═════ Dataset section ═════
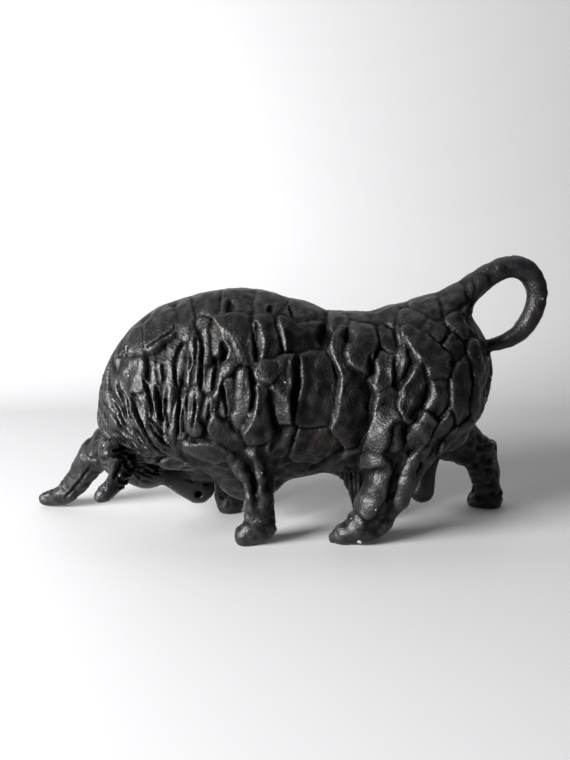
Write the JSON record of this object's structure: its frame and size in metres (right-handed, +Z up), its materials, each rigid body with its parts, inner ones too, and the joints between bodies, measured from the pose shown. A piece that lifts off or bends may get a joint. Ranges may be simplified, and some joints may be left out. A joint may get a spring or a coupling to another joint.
{
  "type": "bull sculpture",
  "caption": "Cast iron charging bull: head tucked down, horns forward, mane cut in deep folds, flanks built of pressed slabs, tail curled into a ring.",
  "frame": {"origin": "middle of the bounding box on the ground, under the hooves", "axes": "+X from the head to the tail, +Y towards the bull's right flank, +Z up"},
  "size_m": [0.329, 0.1068, 0.1693],
  "materials": {
    "black_iron": "satin black paint over the rough casting skin, rubbed to grey on the ridges, with small pale chips and specks of rust"
  },
  "bodies": {
    "root": {"bull": "black_iron"}
  },
  "joints": []
}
═════
Work to complete:
Hand back the material above in full, exactly as written.

Response to this task:
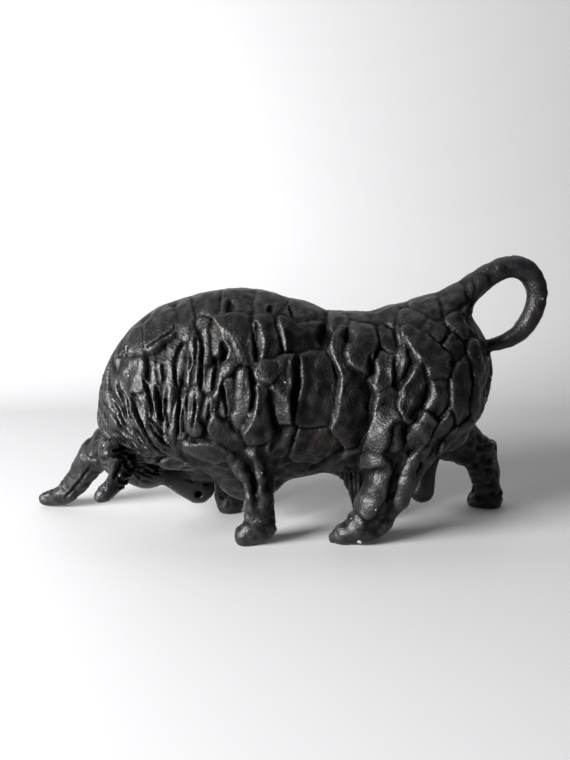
Write the JSON record of this object's structure: its frame and size in metres (right-handed, +Z up), its materials, each rigid body with its parts, inner ones too, and the joints between bodies, measured from the pose shown. A piece that lifts off or bends may get a joint. Ranges may be simplified, and some joints may be left out. A joint may get a spring or a coupling to another joint.
{
  "type": "bull sculpture",
  "caption": "Cast iron charging bull: head tucked down, horns forward, mane cut in deep folds, flanks built of pressed slabs, tail curled into a ring.",
  "frame": {"origin": "middle of the bounding box on the ground, under the hooves", "axes": "+X from the head to the tail, +Y towards the bull's right flank, +Z up"},
  "size_m": [0.329, 0.1068, 0.1693],
  "materials": {
    "black_iron": "satin black paint over the rough casting skin, rubbed to grey on the ridges, with small pale chips and specks of rust"
  },
  "bodies": {
    "root": {"bull": "black_iron"}
  },
  "joints": []
}